According to Statistics Canada’s low-income measure for 2011, which has not been adjusted for inflation over the past 7 years, a person making minimum wage today makes just above the low-income measure for a single person. If that person has children or other dependents, they end up below the poverty line.
Faced with high tuition fees, a future of student debt and a labour market full of bad jobs, there is no doubt students need a raise. But while there is a misconception that most minimum wage workers are teenagers performing after school jobs, raising the minimum wage will benefit nearly 1.5 million people, almost 60% of whom are at least 25 years old.
In step with a movement that is growing across North America, the Fight for $15 and Fairness has been demanding decent wages and working conditions for all Ontarians. Campaign demands include paid sick days, pro-active enforcement of employment laws, easier access to unionization, and protection for workers when they try to enforce their rights.
“With a rising right-wing stoking racism, xenophobia and anti-union sentiment and an economy producing only bad jobs, it is more important than ever that we think big and Fight for $15 and Fairness,” says Alia Karim, a member of York Campus chapter of the Fight for $15 and Fairness.
“It has the potential to unite both union and non-union workers by raising the floor for workplace standards and allowing people to actually rise up out of poverty.”
With the RA and food service worker wage increases, Osgoode is now on the path to a de-facto minimum wage of $15 per hour for all workers.
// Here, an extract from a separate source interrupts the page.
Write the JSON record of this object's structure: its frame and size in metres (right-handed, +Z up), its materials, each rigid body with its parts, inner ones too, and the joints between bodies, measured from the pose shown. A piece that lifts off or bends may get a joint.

“It is important that, as law students and faculty, we see standing up for workplace rights as part of our professional responsibility,” says law student and OHLU member Alex Hunsberger. “If our legal system is to genuinely reflect the principles of fairness and equality, we must ensure workers have the means to defend and improve their working conditions.”
While the Osgoode administration has yet to officially endorse the Fight for $15 and Fairness campaign, student and faculty groups say they will continue to support the growing movement to end poverty wages and fight for fairness at work.